Arlene Stevens

Personal information
- Born: February 20, 1981 (age 45) Fairport, New York, United States

Sport
- Sport: Fencing

= Arlene Stevens =

American fencer (born 1981)

Arlene Stevens (born February 20, 1981) is a retired American epee fencer. Stevens is lauded as "one of the most decorated fencers in program history," at St. John's University.

==NCAA==
Stevens competed while attending St. John's University, from 1999 to 2003.

4 time All-American fencer.

Silver medalist at the NCAA Championships in 2001.
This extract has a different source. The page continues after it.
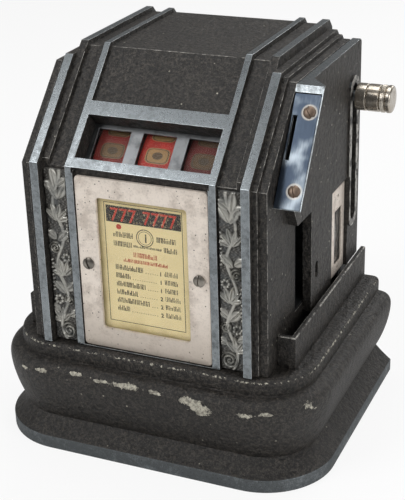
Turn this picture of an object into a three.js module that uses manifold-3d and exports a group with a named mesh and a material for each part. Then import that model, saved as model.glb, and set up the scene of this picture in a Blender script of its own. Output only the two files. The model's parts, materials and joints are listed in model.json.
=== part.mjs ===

Silver medalist at the Intercollegiate Fencing Association Championships.

==US Championships==
Stevens won the individual women's épée U.S. National Championship in both 1998 and 1999.

==Olympics==
Stevens competed in the Olympics at Sydney, Australia, surviving the first round before being defeated by Ildikó Mincza of Hungary. Stevens was the youngest in the world to qualify for an Olympic fencing team.

Olympic Results

Round 1 - Arlene Stevens (US) def. Zahra Gamir (Algeria) 5-2

Round 2 - Ildikó Mincza (Hungary) def. Arlene Stevens (US) 11-8

==Miscellaneous==
Stevens is 5'11", left handed, of European and Chinese descent, and has also practiced ballet and gymnastics.